Asked if he was deliberately holding off on filling vacancies until the review was completed, he said: “The word ‘deliberately’ is the word I’ve got a problem with.”

“They (judges) are fixed commitments,” he said.

“Once you appoint one, they’re there until they’re 70 – and they’re very expensive pieces of infrastructure.

“I’m not concerned about appointing them if it’s necessary to appoint them to achieve a good system; what I’m not prepared to do is appoint them now, before we’ve had a chance to put those reforms into the public domain …and potentially get a far more efficient system with the personnel we have.”

In the past year, Rau has published a series of discussion papers on Transforming Criminal Justice, but calls for immediate action have grown in recent weeks, with lawyers slamming “disgraceful” trial delays. One even suggested that someone with a terminal illness might as well “go out and commit a crime, because you’re never going to be held to account”.

Rau concedes cases in the current system “chug along on a conveyer belt” but suggested additional funding without broader reform would be like treating an ailment with “sugar pills”.

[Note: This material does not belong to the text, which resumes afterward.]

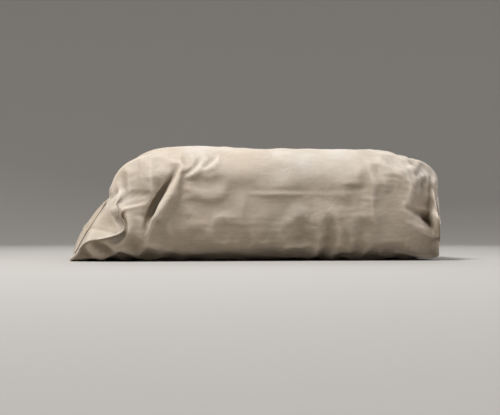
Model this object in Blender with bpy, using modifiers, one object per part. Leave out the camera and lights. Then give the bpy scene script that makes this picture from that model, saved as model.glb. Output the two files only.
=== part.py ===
"""One filled cement sack of kraft paper, lying on its broad face.

X runs along the sack, Y across it and Z up. The origin is the middle of its footprint.
Both ends are pasted block ends: a folded hexagon whose two side tips stick out as ears,
with the side wall pinched in behind each ear. The left end leans back over the fill.
"""

import math
from collections import namedtuple

import bmesh
import bpy
from mathutils import Matrix, Vector

# The filled sack, in metres
SACK_LENGTH = 0.600
BODY_WIDTH = 0.400
SACK_THICKNESS = 0.182

# The pasted block ends
END_WIDTH = 0.410
END_HEIGHT = 0.115
RIGHT_END_LOW = 0.009
LEFT_END_LOW = 0.003
LEFT_LEAN = math.radians(31)
END_BULGE = 0.012
EAR_SWEEP = 0.014
EAR_SWEEP_POWER = 4
EAR_FOLD_LENGTH = 0.030

# Behind the flap of each ear the side wall is pinched in
EAR_FLAP = 0.009
PINCH_DEPTH = 0.036
PINCH_START = 0.012
PINCH_LENGTH = 0.076
PINCH_SHARPNESS = 1.4

# Each ear's own shape. Its pinch has a share of the full depth. It is deepest at a share of the half
# height, which climbs by so much a metre from the end, runs out over further shares below and above,
# and is shorter above by a share. The tip of the ear is bent by a move, which fades out around it.
Ear = namedtuple("Ear", "depth at climb below above shorter tip")
EARS = {
    ("right", "near"): Ear(1.0, -0.12, 5.0, 0.26, 0.95, 0.50, Vector((0.0, 0.001, -0.010))),
    ("left", "near"): Ear(0.40, 0.05, 0.0, 0.70, 0.85, 0.20, Vector((0.030, 0.004, -0.010))),
    ("right", "far"): Ear(0.9, -0.05, 2.0, 0.70, 0.85, 0.35, Vector((-0.004, 0.0, 0.004))),
    ("left", "far"): Ear(0.9, 0.05, 0.0, 0.80, 0.80, 0.30, Vector((0.008, 0.0, -0.004))),
}
TIP_REACH = 0.050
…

“Legislative change is at best one third of it,” he said.

“The other two thirds of it involves cultural change across all the elements of the criminal justice system… It’s the way they see themselves, and the way they see their responsibility to the community.

“In simple summary, the solution to the problem lies in sorting the wheat from the chaff in the criminal justice area, and sooner rather than later.”

Which means “sorting out as soon as possible those [trials] that are definitely running from those that are likely to resolve”.

The seeds of Rau’s zeal were sown during that chaotic little period that in hindsight set so much of the Weatherill Government’s future trajectory, when Michael O’Brien resigned in the wake of a failed bid to install Labor powerbroker Don Farrell in his safe seat.

Rau assumed a suite of interim portfolios, briefly adding O’Brien’s police and corrections responsibilities to his justice empire, and gained a fresh appreciation of the intense connectivity between them all.

“It’s absurd to talk about change in any one sector,” he said.

“We need to have change in each sector, complementary to the other … a complete change in the criminal justice system is a very complex task.”

As of this month, there were 614 trials pending in the district court, but only 150 listed between July and year’s end.

Of the 438 listed from July to November this year, only 230 were disposed of; 71 were taken out while 104 had guilty pleas lodged either before or at trial.

In sorting the “wheat from the chaff”, Rau effectively means determining as early as possible which cases will not go to trial.

He has likened the contentious practice of over-listing cases for trial to airlines overselling flights.

“Half of them you know statistically are not going to go to trial – but you don’t know which ones,” he said.

Kourakis told InDaily this week that improving pay for criminal lawyers would help attract and retrain the best and brightest, who may then be able to fast-track cases more efficiently.

Rau agrees, to a point, that “it’s not a princely sum of money”, but argues the issue is more that most barristers get paid when a matter goes to trial.

“Without imputing any improper motives to any of these people – and I don’t do that – if you’re running any sort of business and you know you get paid to carry something out, you manage your business in a certain way to manage that sort of opportunity.

“At the moment all the KPIs and incentives are largely towards the first day of trial.”

He says he’s “not being critical of the Legal Services Commission”, which is “reforming very well”, but argues “we could move everything up to a much earlier point in time [such that] the lawyer representing an accused person gets more money to give them good advice early than for day one of trial”.

“That only works if all the information is available early, so they can properly advise their client,” he said.

“The police have to be able to provide a more detailed case early on to the DPP, who needs to be in a position to provide a comprehensive crown brief to the accused very early, and until we do that we can’t expect the accused to have a comprehensive response early.

“So what that means is we have to try and shift the effort and resources to the early provision of as much information as possible, so we can get early pleas of guilty if possible.”

Having previously been coy about major reforms to the district court structure, Rau now says: “I don’t see that any merger of the district and magistrates court has any merit whatsoever”.

He is more open to a combined district and supreme court – which Kourakis this week took umbrage at – with “a court of appeal sitting above”.

But he says “the anxiety associated” with a move of that magnitude “would distract from the main game”.

“Crime is the big issue, not civil,” he said.

Rau said all these issues had to be “worked through in a co-operative way” and “unfortunately things of that nature take time”.

“I’m convinced if I don’t try to consult with everybody, and whack them with something from nowhere, I’ll get zero co-operation,” he said.